Jim co-wrote the script with his mate Neil Craske, who was co-producer (among other credits) on Devil’s Harvest and served as producer here. Jim also DPed, Neil also edited (and was sound designer). The suitably gruesome and realistic make-up effects are the work of Joe Fathers, director of classic documentary A History of Swanscombe, and their after-effects in an epilogue are courtesy of Alexandra Ellison. Visual effects are credited to Chris Harvey John of Harvey House Films. The beast itself, of which we sensibly see very, very little, was built by Animated Extras, an effects house whose previous BHR credits include Piggy, Dorian Gray, Shaun of the Dead and It’s a Wonderful Afterlife, plus lots of high profile, big budget stuff. The soundtrack is a mixture of music by Edward Bradshaw (13Hrs) and songs by Mark Underwood (who is also an actor and had a bit part in Truth or Dare).

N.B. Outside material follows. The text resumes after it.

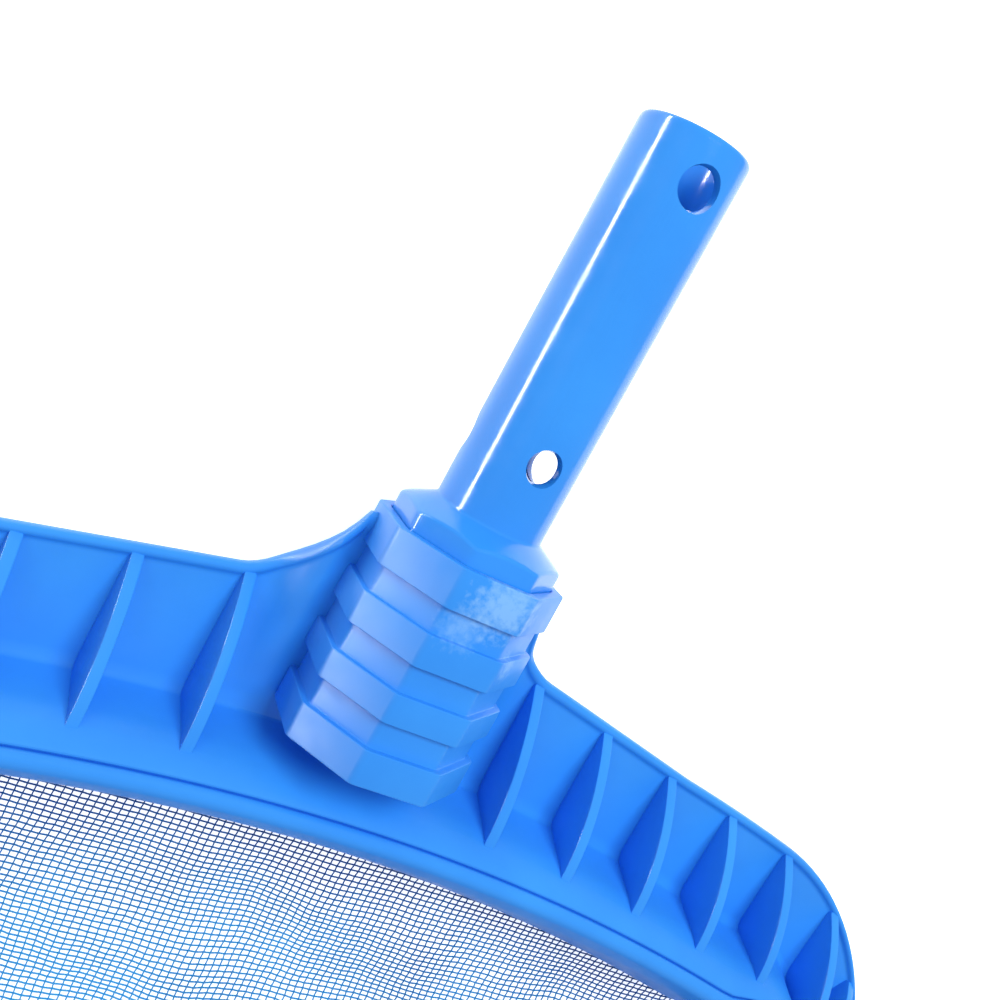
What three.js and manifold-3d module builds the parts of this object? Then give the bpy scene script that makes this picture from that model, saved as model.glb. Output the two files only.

Shot over two weeks in October 2011 (the copyright date is 2013, first screeners went out early 2015), Stag Hunt came in at under £20,000 of which about a quarter went on the barely glimpsed (but vital) animal antagonist. The photography shows off Dartmoor very well, as it happens, and the sound mix is good although the ADR betrays itself in a few sequences clearly shot in very windy locations.

It’s a real delight to finally have another film from James Shanks. Stag Hunt is a finely judged character comedy which morphs skilfully into a tense horror-thriller without ever losing its comic touch. Good work all round.